[BEGIN SUPPLIED MATERIAL]
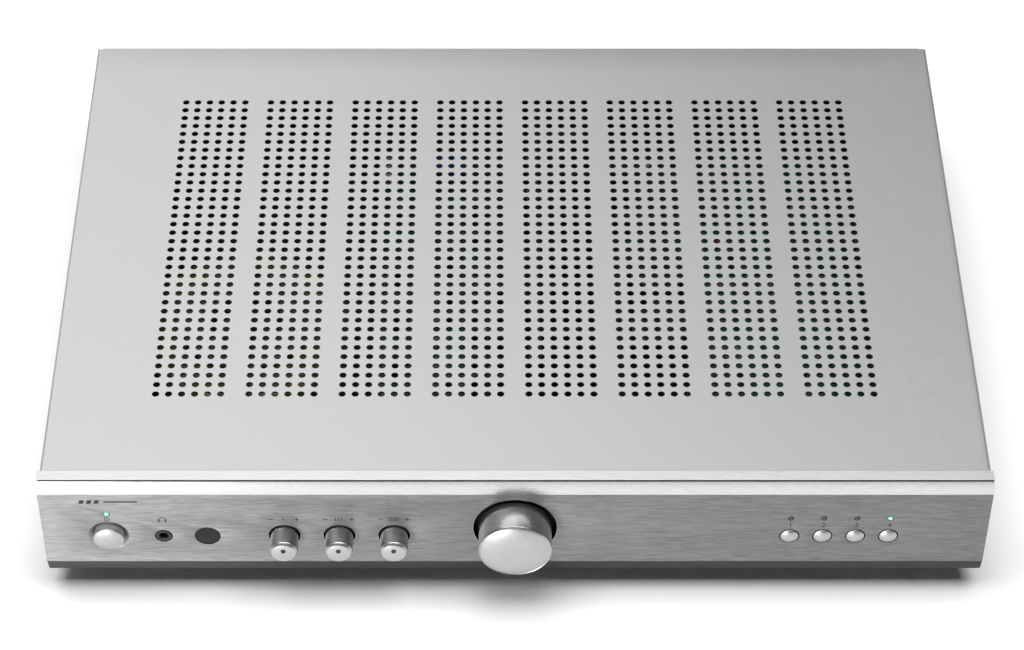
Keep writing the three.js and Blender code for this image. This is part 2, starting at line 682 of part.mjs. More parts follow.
add('front_panel', frontPanel(), FINISH.brushedAluminium);
add('sub_panel', subPanel(), FINISH.blackSteel);
add('chassis_pan', chassisPan(), FINISH.blackSteel);
add('rear_panel', rearPanel(), FINISH.blackSteel);
add('top_cover', topCover(), FINISH.silverPaint);
for (const [place, x, y] of FEET) {
  add(`foot_${place}`, foot(), FINISH.rubber, x, y, 0);
}
for (const [sideName, side] of [['left', -1], ['right', 1]]) {
  for (const [endName, end] of [['front', -1], ['rear', 1]]) {
    const x = side * (COVER_HALF_WIDTH - SHEET);
    add(`cover_screw_${sideName}_${endName}`, coverScrew(side), FINISH.zincSteel,
      x, end * SIDE_SCREW_Y, SIDE_SCREW_Z);
  }
}

add('power_button', pushButton(POWER, SHAFT, 24), FINISH.satinAluminium, POWER.x, FACE_Y, POWER.z);
add('power_switch', powerSwitch(), FINISH.blackPlastic, POWER.x, FACE_Y, POWER.z);
add('power_led', lightGuide(POWER_LAMP.radius, 17), FINISH.clearLamp,
  POWER_LAMP.x, FACE_Y, POWER_LAMP.z);
add('headphone_jack', headphoneJack(), FINISH.blackPlastic, PHONES.x, FACE_Y, PHONES.z);
add('remote_sensor_window', sensorWindow(), FINISH.smokedPlastic, SENSOR.x, FACE_Y, SENSOR.z);
for (const [name, x] of TONE_CONTROLS) {
  add(`${name}_knob`, toneKnob(), FINISH.satinAluminium, x, FACE_Y, TONE.z);
  add(`${name}_shaft`, shaft(TONE_SHAFT_Y), FINISH.zincSteel, x, FACE_Y, TONE.z);
  add(`${name}_potentiometer`, tonePotentiometer(), FINISH.zincSteel, x, FACE_Y, TONE.z);
}
add('volume_knob', volumeKnob(), FINISH.satinAluminium, VOLUME.x, FACE_Y, VOLUME.z);
add('volume_shaft', shaft(VOLUME_SHAFT_Y), FINISH.zincSteel, VOLUME.x, FACE_Y, VOLUME.z);
add('volume_potentiometer', volumePotentiometer(), FINISH.zincSteel, VOLUME.x, FACE_Y, VOLUME.z);
SOURCES.x.forEach((x, i) => {
  const isPlaying = i === SOURCES.x.length - 1;
  add(`source_button_${i + 1}`, pushButton(SOURCES, SOURCES.stem, 16), FINISH.satinAluminium,
    x, FACE_Y, SOURCES.z);
  add(`source_led_${i + 1}`, lightGuide(SOURCES.lamp, 18),
    isPlaying ? FINISH.clearLamp : FINISH.darkLamp, x, FACE_Y, SOURCES.lampZ);
});
add('source_board', sourceBoard(), FINISH.circuitBoard, 0, FACE_Y, 0);
const toneBoardTop = TONE.z - 8.5 - GAP;
add('tone_board', block(TONE_BOARD.x, TONE_BOARD.y, [toneBoardTop - BOARD, toneBoardTop]),
  FINISH.circuitBoard);

add('mains_inlet', mainsInlet(), FINISH.blackPlastic, INLET.x, 0, INLET.z);
add('speaker_terminals', speakerTerminals(), FINISH.goldPlate, 0, 0, POSTS.z);
POSTS.x.forEach((x, i) => {
  add(`terminal_cap_${i + 1}`, terminalCap(), FINISH.blackPlastic, x, 0, POSTS.z);
});
add('input_jacks', inputJacks(), FINISH.blackPlastic);
add('ground_screw', groundScrew(), FINISH.zincSteel, GROUND.x, 0, GROUND.z);

add('main_board', mainBoard(), FINISH.circuitBoard);
add('toroidal_transformer', toroidalTransformer(), FINISH.windingTape, TOROID.x, TOROID.y, TOROID.z);
add('transformer_clamp', transformerClamp(), FINISH.zincSteel, TOROID.x, TOROID.y, TOROID.z);
add('heat_sink', heatSink(), FINISH.brushedAluminium);
TRANSISTOR_Y.forEach((y, i) => {
  add(`output_transistor_${i + 1}`, outputTransistor(), FINISH.blackPlastic,
    HEAT_SINK.x - GAP, y, ON_BOARD_Z);
});
CAPACITOR.y.forEach((y, i) => {
  add(`reservoir_capacitor_${i + 1}`, reservoirCapacitor(), FINISH.sleeve, CAPACITOR.x, y, ON_BOARD_Z);
});
add('bridge_rectifier', bridgeRectifier(), FINISH.blackPlastic, CAPACITOR.x, RECTIFIER_Y, ON_BOARD_Z);
add('speaker_relay', block(RELAY.x, RELAY.y, [ON_BOARD_Z, ON_BOARD_Z + RELAY.height]), FINISH.relayCase);

export default amplifier;
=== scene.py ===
"""The looks of the integrated amplifier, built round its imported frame.

Drawing helpers take millimetres and turn them into Blender's metres; places come from the frame's nodes.
"""
import math
import random

import bmesh
import bpy
from mathutils import Matrix, Vector


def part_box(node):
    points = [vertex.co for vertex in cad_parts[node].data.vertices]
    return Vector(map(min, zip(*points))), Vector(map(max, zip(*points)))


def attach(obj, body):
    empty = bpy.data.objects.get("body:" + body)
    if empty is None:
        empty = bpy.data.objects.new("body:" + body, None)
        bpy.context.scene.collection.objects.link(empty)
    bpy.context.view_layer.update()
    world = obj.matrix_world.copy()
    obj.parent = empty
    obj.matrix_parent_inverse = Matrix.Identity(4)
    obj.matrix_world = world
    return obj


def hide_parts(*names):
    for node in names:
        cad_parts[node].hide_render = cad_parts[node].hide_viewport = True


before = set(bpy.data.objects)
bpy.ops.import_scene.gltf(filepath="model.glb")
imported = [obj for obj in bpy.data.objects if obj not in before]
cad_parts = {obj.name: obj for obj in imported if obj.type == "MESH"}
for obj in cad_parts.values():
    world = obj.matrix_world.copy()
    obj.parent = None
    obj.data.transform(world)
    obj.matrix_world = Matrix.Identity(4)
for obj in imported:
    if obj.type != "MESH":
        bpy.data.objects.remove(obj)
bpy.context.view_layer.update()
MM = 0.001
NEARLY = 1e-6  # two lengths nearer than this are the same
SHARP = math.radians(26)  # an edge that turns more than this gets its bevel
NOISE_RANGE = (0.3, 0.7)  # nearly all of the noise lies in here

# ---------------- measures shared with the frame

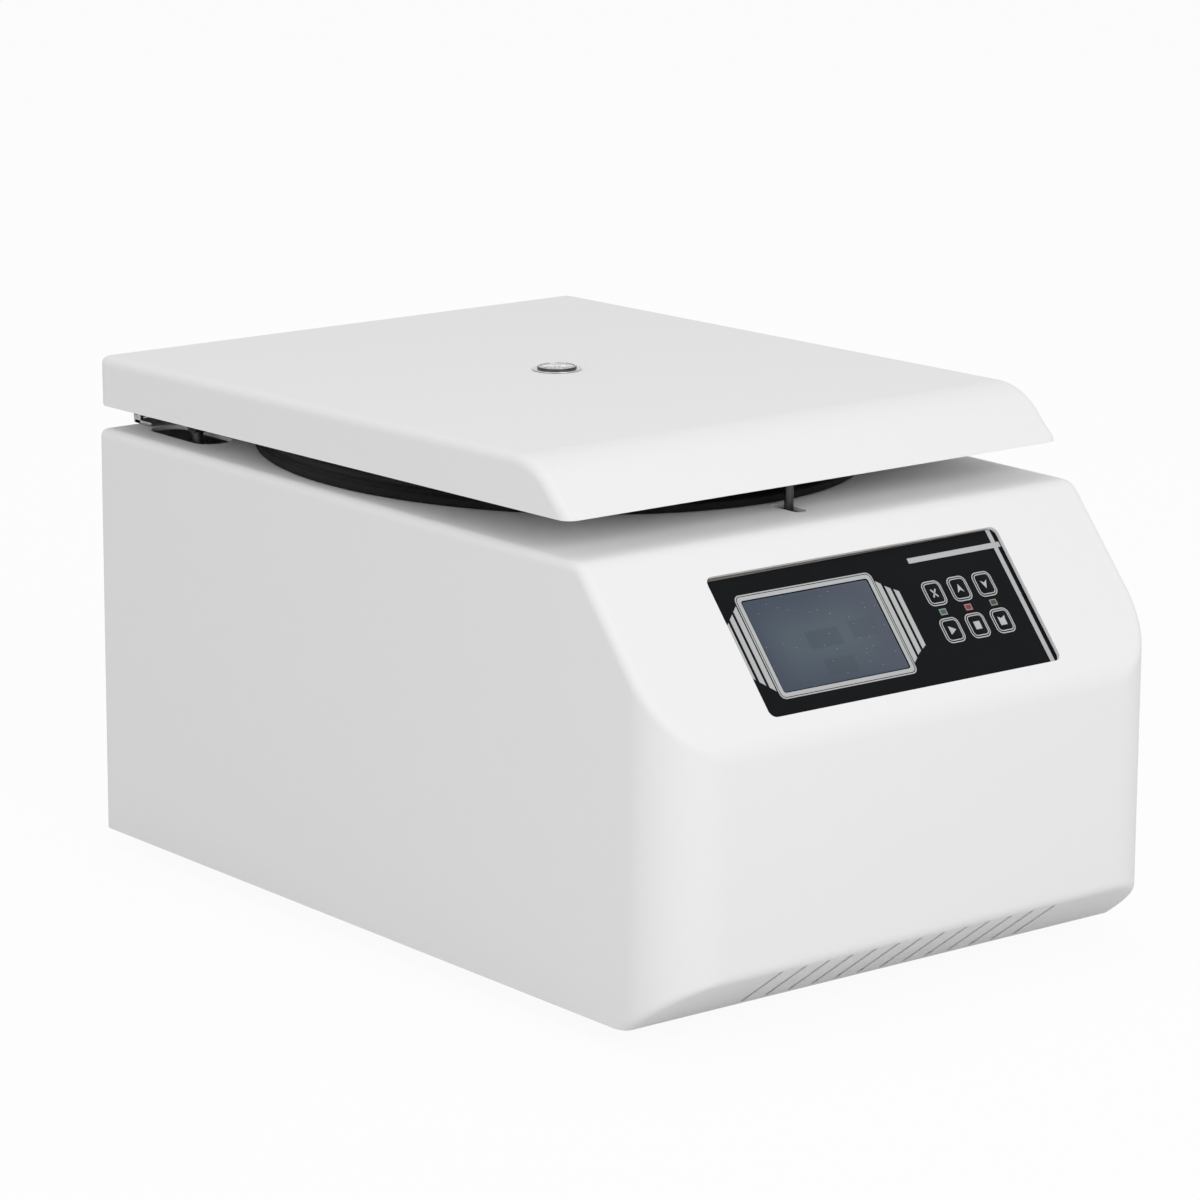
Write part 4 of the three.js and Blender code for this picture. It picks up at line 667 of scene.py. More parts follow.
def buildCase():
    # Side profile and plan rolled into one shell, open below; the profile's front runs on below the case's edge
    s = shell
    cut = {"back": (-187.5, 187.5, 261.5), "bowl": 176, "strut": (165, 542, 14, 35), "lock": (0, 133, 5, 14),
           "over": 6, "below": 50}
    over, below = cut["over"], cut["below"]
    run = below * s["chamferDepth"] / s["chamferHeight"]
    form = {
        "side": [(s["chamferDepth"] + run, -below, 0), (s["depth"], -below, 0),
                 (s["depth"], s["height"], s["topEdge"]), (s["slopeDepth"], s["height"], s["slopeTopBend"]),
                 (0, s["height"] - s["slopeHeight"], s["slopeFootBend"]), (0, s["chamferHeight"], s["chamferBend"])],
        "plan": planOf(s["width"] / 2, 0, s["depth"], s["frontCorner"], s["rearCorner"]),
        "edge": s["edge"],
        "core": ((-150, 100, 0), (150, 580, 164)),
    }
    # Grid lines stand closest where the form bends
    xs = lines((-200, -184, 14), (-184, -150, 14), (-150, 150, 20), (150, 184, 14), (184, 200, 14))
    ys = lines((0, 60, 30), (60, 100, 22), (100, 580, 24), (580, 600, 18))
    zs = lines((0, 60, 34), (60, 164, 6), (164, 240, 40), (240, 274, 26))
    top, under = s["height"] + over, s["height"] - s["wall"] - over
    left, right, high = cut["back"]
    strutX, strutY, strutHalf, strutReach = cut["strut"]
    cutters = [
        plate(boxOutline(left, right, -over, high, 3), -s["depth"] - over, -s["depth"] + s["wall"] + over,
              edge=0, matrix=alongY),
        plate(circle(0, spinY, cut["bowl"], 144), under, top, edge=0),
        *[plate(boxAround(sign * strutX, strutY, strutHalf, strutReach, 12, 10), under, top, edge=0)
          for _, sign in sides],
        plate(boxAround(*cut["lock"], 4.8, 8), under, top, edge=0),
        plate(slopeOutline(panel["field"], 0, panel["corner"]), -s["wall"] - over, over, edge=0,
              matrix=slopeFrame),
        *louvreCutters(),
    ]
    mesh = cutShell("caseShell", sheetShell(form, s["wall"], xs, ys, zs), cutters)
    addPiece("caseShell", mesh, "cabinet", "white_paint", "housing", sharp=36)


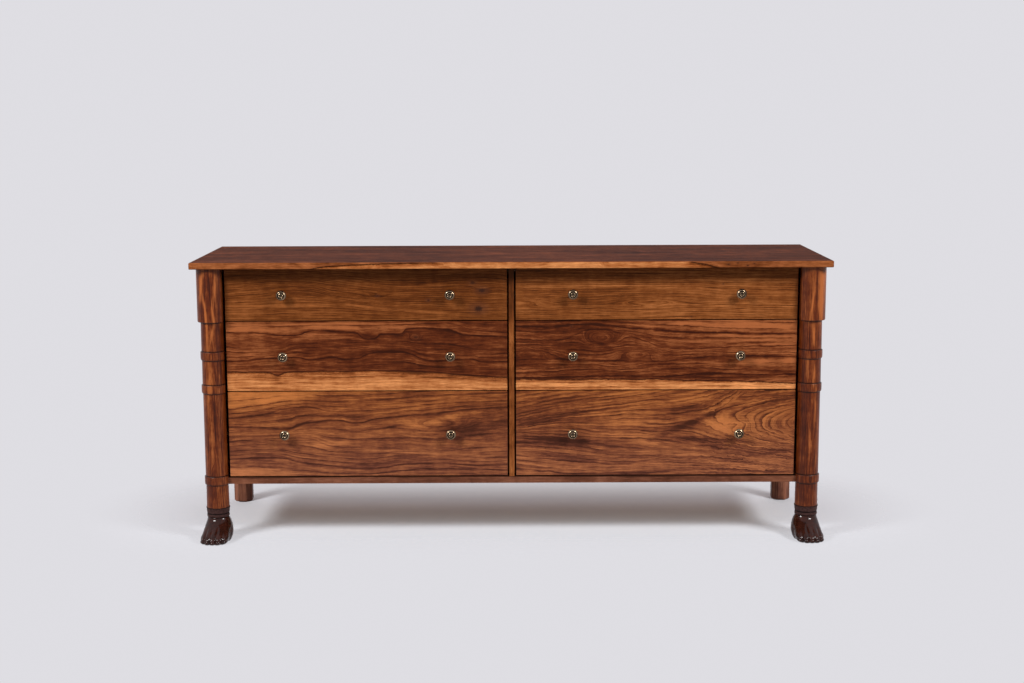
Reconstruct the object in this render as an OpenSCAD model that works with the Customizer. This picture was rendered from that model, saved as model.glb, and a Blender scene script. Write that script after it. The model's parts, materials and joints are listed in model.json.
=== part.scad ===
// Dresser of six drawers: turned front columns on carved paw feet, octagonal rear legs,
// panelled case and side-hung drawers. Millimetres, +Z up, the front faces -Y.
// The origin is on the floor, under the middle of the whole piece.

/* [Overall size] */
// Width of the top board
top_w = 1829; // [1500:1:2200]
// Depth of the top board, front edge to back edge
top_d = 508; // [440:1:620]
// Height from the floor to the top surface
total_h = 816; // [780:1:920]
// Thickness of the top board
top_t = 19; // [15:1:30]
// How far the top board stands past the column capitals at the front and the sides
overhang = 11; // [4:1:30]

/* [Columns] */
// Radius of the plain capital under the top board
capital_r = 41; // [37:0.5:44]
// Height of the capital
capital_h = 155; // [90:1:190]
// Radius of the shaft where it meets the capital
shaft_top_r = 33; // [30:0.1:34]
// Radius of the shaft where it meets the foot
shaft_foot_r = 32.8; // [28:0.1:33]
// Radius of the three turned rings
ring_r = 35.9; // [34.5:0.1:36.5]
// Height of each turned ring
ring_h = 25.5; // [18:0.5:32]
// Distance from the underside of the top board down to the upper ring
upper_ring_drop = 241; // [225:1:280]
// Distance from the underside of the top board down to the middle ring
middle_ring_drop = 338; // [315:1:400]
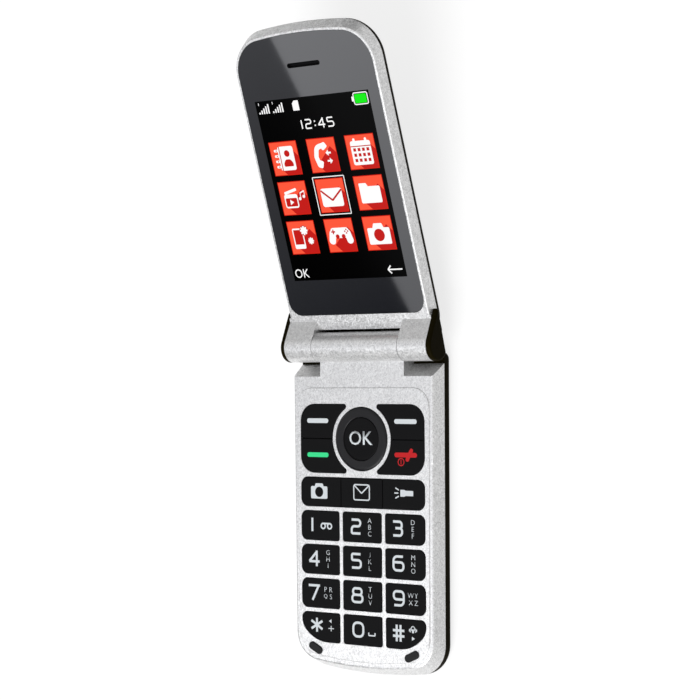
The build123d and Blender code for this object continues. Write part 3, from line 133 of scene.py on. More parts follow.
# ---------------- finishes
@dataclass(frozen=True)
class Finish:
    """A moulded, cast or coated surface whose gloss, tone and height vary a little.

    The grain is the distance between two high spots in millimetres, and the relief their height.
    """

    name: str
    colour: str
    roughness: float
    metallic: float = 0.0
    specular: float = 0.5
    grain: float = 0.4
    unevenness: float = 0.06
    tone: float = 0.06
    relief: float = 0.0
    coat: float = 0.0
    coat_roughness: float = 0.12

    def material(self) -> bpy.types.Material:
        """Return the finish's material, made when it is first asked for."""
        found = bpy.data.materials.get(self.name)
        if found:
            return found
        made = bpy.data.materials.new(self.name)
        made.diffuse_color = linear(self.colour)
        tree = empty_tree(made)
        shader = add_node(tree, "ShaderNodeBsdfPrincipled", {
            "Base Color": linear(self.colour), "Roughness": self.roughness,
            "Metallic": self.metallic, "Specular IOR Level": self.specular,
            "Coat Weight": self.coat, "Coat Roughness": self.coat_roughness})
        add_node(tree, "ShaderNodeOutputMaterial", links={"Surface": shader.outputs["BSDF"]})
        self.dress(tree, shader, add_node(tree, "ShaderNodeTexCoord").outputs["Object"])
        return made

    def tint(self, tree: bpy.types.NodeTree, share: bpy.types.NodeSocket,
             target: bpy.types.NodeSocket) -> None:
        """Run a colour input from a little darker to a little lighter than the finish's colour.

        Args:
            tree: the material's node tree.
            share: share of the lighter shade.
            target: the colour input.
        """
        dark, light = ((*(level * share_of for level in linear(self.colour)[:3]), 1.0)
                       for share_of in (1 - self.tone, 1 + self.tone))
        mix = add_node(tree, "ShaderNodeMix", {MIX_FIRST: dark, MIX_SECOND: light}, {0: share},
                       data_type="RGBA")
        tree.links.new(mix.outputs[MIX_RESULT], target)

    def dress(self, tree: bpy.types.NodeTree, shader: bpy.types.Node,
              place: bpy.types.NodeSocket) -> None:
        """Vary the gloss, the tone and the height.

        Args:
            tree: the material's node tree.
            shader: its surface shader.
            place: object coordinates.
        """
        grain = add_node(tree, "ShaderNodeTexNoise",
                         {"Scale": per_metre(self.grain), "Detail": 3.0}, {"Vector": place})
        gloss = add_node(tree, "ShaderNodeMapRange",
                         {"To Min": self.roughness - self.unevenness,
                          "To Max": self.roughness + self.unevenness},
                         {"Value": grain.outputs["Fac"]})
        tree.links.new(gloss.outputs["Result"], shader.inputs["Roughness"])
        self.tint(tree, grain.outputs["Fac"], shader.inputs["Base Color"])
        if self.relief:
            bump = add_node(tree, "ShaderNodeBump", {"Distance": self.relief * MM},
                            {"Height": grain.outputs["Fac"]})
            tree.links.new(bump.outputs["Normal"], shader.inputs["Normal"])


@dataclass(frozen=True)
class FlakePaint(Finish):
    """Sprayed metallic paint, in which each flake lies at a tilt and catches the light by itself.

    A flake's own tone counts by the flake share, and a cloud of the grain's size adds the drift.
    """

    flake: float = 0.34
    tilt: float = 0.12
    flake_share: float = 0.8
    drift: Point = (-0.1, 0.3)

    def dress(self, tree: bpy.types.NodeTree, shader: bpy.types.Node,
              place: bpy.types.NodeSocket) -> None:
        """Give every flake a tone and a tilt of its own.

        Args:
            tree: the material's node tree.
            shader: its surface shader.
            place: object coordinates.
        """
        flakes = add_node(tree, "ShaderNodeTexVoronoi", {"Scale": per_metre(self.flake)},
                          {"Vector": place})
        cloud = add_node(tree, "ShaderNodeTexNoise",
                         {"Scale": per_metre(self.grain), "Detail": 2.0}, {"Vector": place})
        drift = add_node(tree, "ShaderNodeMapRange",
                         {"To Min": self.drift[0], "To Max": self.drift[1]},
                         {"Value": cloud.outputs["Fac"]})
        mixed = add_node(tree, "ShaderNodeMath", {1: self.flake_share},
                         {0: flakes.outputs["Color"], 2: drift.outputs["Result"]},
                         operation="MULTIPLY_ADD")
        self.tint(tree, mixed.outputs[0], shader.inputs["Base Color"])
        centred = add_node(tree, "ShaderNodeVectorMath", {1: (0.5, 0.5, 0.5)},
                           {0: flakes.outputs["Color"]}, operation="SUBTRACT")
        normal = add_node(tree, "ShaderNodeNewGeometry").outputs["Normal"]
        leaning = add_node(tree, "ShaderNodeVectorMath", {1: (self.tilt,) * 3},
                           {0: centred.outputs[0], 2: normal}, operation="MULTIPLY_ADD")
        unit = add_node(tree, "ShaderNodeVectorMath", links={0: leaning.outputs[0]},
                        operation="NORMALIZE")
        tree.links.new(unit.outputs[0], shader.inputs["Normal"])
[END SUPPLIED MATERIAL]
▶ [WHAT TO PRODUCE]
Start at the line with "add('main_board', mainBoard(), FINISH.circuitBoard);", stop at the line with "obj.parent = empty", and return every line in that stretch exactly, those two included.

▶ [PROBLEM SOLUTION]
add('main_board', mainBoard(), FINISH.circuitBoard);
add('toroidal_transformer', toroidalTransformer(), FINISH.windingTape, TOROID.x, TOROID.y, TOROID.z);
add('transformer_clamp', transformerClamp(), FINISH.zincSteel, TOROID.x, TOROID.y, TOROID.z);
add('heat_sink', heatSink(), FINISH.brushedAluminium);
TRANSISTOR_Y.forEach((y, i) => {
  add(`output_transistor_${i + 1}`, outputTransistor(), FINISH.blackPlastic,
    HEAT_SINK.x - GAP, y, ON_BOARD_Z);
});
CAPACITOR.y.forEach((y, i) => {
  add(`reservoir_capacitor_${i + 1}`, reservoirCapacitor(), FINISH.sleeve, CAPACITOR.x, y, ON_BOARD_Z);
});
add('bridge_rectifier', bridgeRectifier(), FINISH.blackPlastic, CAPACITOR.x, RECTIFIER_Y, ON_BOARD_Z);
add('speaker_relay', block(RELAY.x, RELAY.y, [ON_BOARD_Z, ON_BOARD_Z + RELAY.height]), FINISH.relayCase);

export default amplifier;
=== scene.py ===
"""The looks of the integrated amplifier, built round its imported frame.

Drawing helpers take millimetres and turn them into Blender's metres; places come from the frame's nodes.
"""
import math
import random

import bmesh
import bpy
from mathutils import Matrix, Vector


def part_box(node):
    points = [vertex.co for vertex in cad_parts[node].data.vertices]
    return Vector(map(min, zip(*points))), Vector(map(max, zip(*points)))


def attach(obj, body):
    empty = bpy.data.objects.get("body:" + body)
    if empty is None:
        empty = bpy.data.objects.new("body:" + body, None)
        bpy.context.scene.collection.objects.link(empty)
    bpy.context.view_layer.update()
    world = obj.matrix_world.copy()
    obj.parent = empty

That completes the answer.